First you have to be uncomfortable.
Nobody ever got better by being satisfied. In fact, being satisfied makes it more difficult to improve yourself. Look at the disparity between the (perceived) work effort of professional and collegiate athletes. You hear time and time again that the college guys want it more, and that is because they haven’t cashed that fat Tom Brady paycheck (or wandered into Giselle’s bedroom). You hear time and time again that the inner city street kid with 7 brothers made good in the NFL and brought up his entire family. That happens because that kid has to do it. It is his only way out.

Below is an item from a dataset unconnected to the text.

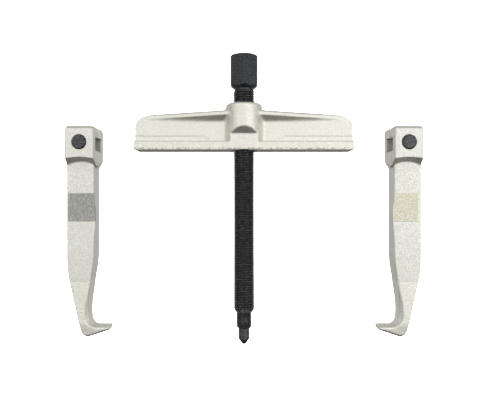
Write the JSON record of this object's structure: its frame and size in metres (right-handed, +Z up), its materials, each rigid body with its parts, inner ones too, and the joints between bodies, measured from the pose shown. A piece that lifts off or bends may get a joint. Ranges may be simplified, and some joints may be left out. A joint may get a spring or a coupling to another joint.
{
  "type": "gear puller",
  "caption": "Mechanical gear puller with a forged crossbeam, a threaded forcing spindle with hexagon and centre point, and hooked arms that slide on the beam's flange.",
  "frame": {"origin": "centre of the bounding box in X and 1.2 mm from it in Y, on the plane that the backs of the arm heads rest on; the spindle's axis is above it", "axes": "+X along the crossbeam, +Y along the spindle towards its hexagon, +Z up through the thickness of the tool as it lies flat"},
  "size_m": [0.2888, 0.2396, 0.0362],
  "materials": {
    "satin_nickel": "satin nickel plate over a blasted forging",
    "black_oxide": "black oxide, lightly oiled",
    "hardened_steel": "ground and blackened",
    "bearing_steel": "polished",
    "brass": "machined"
  },
  "bodies": {
    "beam": {"crossbeam": "satin_nickel"},
    "tip": {"centre_point": "hardened_steel", "thrust_ball": "bearing_steel", "tip_retaining_ring": "bearing_steel"},
    "spindle": {"spindle": "black_oxide"},
    "left_arm": {"left_arm": "satin_nickel", "left_detent_plug": "black_oxide", "left_detent_spring": "bearing_steel"},
    "right_arm": {"right_arm": "satin_nickel", "right_detent_plug": "black_oxide", "right_detent_spring": "bearing_steel"},
    "left_pad": {"left_friction_pad": "brass"},
    "right_pad": {"right_friction_pad": "brass"}
  },
  "joints": [
    {"name": "spindle_travel", "type": "slide", "parent": "beam", "child": "tip", "axis": [0, -1, 0], "range_m": [-0.1279, 0.0099]},
    {"name": "spindle_turn", "type": "hinge", "parent": "tip", "child": "spindle", "pos_m": [0, 0, 0.0175], "axis": [0, -1, 0], "range_deg": [-23040, 1800]},
    {"name": "left_arm_slide", "type": "slide", "parent": "beam", "child": "left_arm", "axis": [1, 0, 0], "range_m": [0, 0.0915]},
    {"name": "right_arm_slide", "type": "slide", "parent": "beam", "child": "right_arm", "axis": [-1, 0, 0], "range_m": [0, 0.0915]},
    {"name": "left_pad_press", "type": "slide", "parent": "left_arm", "child": "left_pad", "axis": [0, 0, 1], "range_m": [0, 0.0007], "stiffness_N_per_m": 2000, "springref_m": -0.001, "deforming": ["left_detent_spring"]},
    {"name": "right_pad_press", "type": "slide", "parent": "right_arm", "child": "right_pad", "axis": [0, 0, 1], "range_m": [0, 0.0007], "stiffness_N_per_m": 2000, "springref_m": -0.001, "deforming": ["right_detent_spring"]}
  ],
  "couplings": [
    {"joint": "spindle_turn", "follows": "spindle_travel", "rad_per_m": 3141.6}
  ]
}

Then you gotta have fight in you.
This is the hardest part. It is easy to lay down and to blame and to say, well this is my situation, so I guess I’ll make the best of it. Fighters say, this is my situation and I’m going to change it entirely. After they say it they act and they suffer and they push through all of the adversity. The rest of us see an overwhelming amount of adversity and stop once we’ve been overwhelmed. Fighters see overwhelmed as just the beginning. Remember: how we respond to failure is how we are defined by the world and by ourselves.

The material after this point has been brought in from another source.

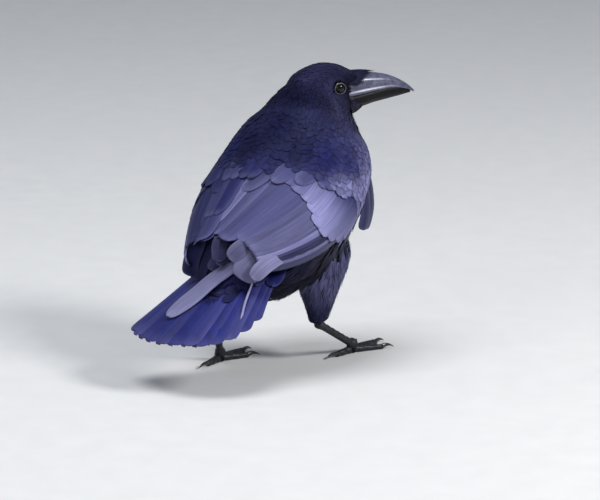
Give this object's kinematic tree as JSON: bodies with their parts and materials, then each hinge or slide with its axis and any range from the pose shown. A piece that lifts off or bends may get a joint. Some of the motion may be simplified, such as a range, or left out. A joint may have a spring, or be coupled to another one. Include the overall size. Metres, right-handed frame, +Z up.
{
  "type": "carrion crow model",
  "caption": "Life-size still model of a carrion crow standing with one foot forward, tail fanned and head turned to its right",
  "frame": {"origin": "middle of the model's box, on the floor that the soles stand on", "axes": "+X is the way the body heads, from tail to breast; +Y is the bird's left side; +Z is up"},
  "size_m": [0.2774, 0.1368, 0.2343],
  "materials": {
    "head_plumage": "satin black feathers with a faint blue sheen",
    "body_plumage": "black feathers with a blue-violet gloss, duller on the belly",
    "wing_plumage": "worn grey-violet black feathers",
    "tail_plumage": "glossy indigo-black feathers",
    "bill_horn": "smooth grey-black horn",
    "leg_scales": "satin black scales",
    "claw_horn": "smooth black horn",
    "eye": "wet dark brown"
  },
  "bodies": {
    "root": {"bill_lower": "bill_horn", "bill_upper": "bill_horn", "claw_hind_left": "claw_horn", "claw_hind_right": "claw_horn", "claw_inner_left": "claw_horn", "claw_inner_right": "claw_horn", "claw_middle_left": "claw_horn", "claw_middle_right": "claw_horn", "claw_outer_left": "claw_horn", "claw_outer_right": "claw_horn", "eye_left": "eye", "eye_right": "eye", "foot_left": "leg_scales", "foot_right": "leg_scales", "head": "head_plumage", "neck": "head_plumage", "shank_left": "leg_scales", "shank_right": "leg_scales", "tail": "tail_plumage", "thigh_left": "body_plumage", "thigh_right": "body_plumage", "trunk": "body_plumage", "wing_coverts_left": "wing_plumage", "wing_coverts_right": "wing_plumage", "wing_primaries_left": "wing_plumage", "wing_primaries_right": "wing_plumage", "wing_tertials_left": "wing_plumage", "wing_tertials_right": "wing_plumage"}
  },
  "joints": []
}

Winner’s don’t take days off.
You better bring it. When you slack, when you don’t give your all every moment of the time you get to walk this planet you are cheating yourself and you are telling yourself that it is okay to be a slacker because tomorrow you can be better. Well every tomorrow you are a moment older, less capable, less willing to change the way you lived yesterday. After long enough of living like this you hit the tipping point and you discover that getting back to being better is going to take more fight than you have left.
I say this for anyone reading and I say it for myself. Bring it every day, because before too long potential becomes an obstacle you never could overcome.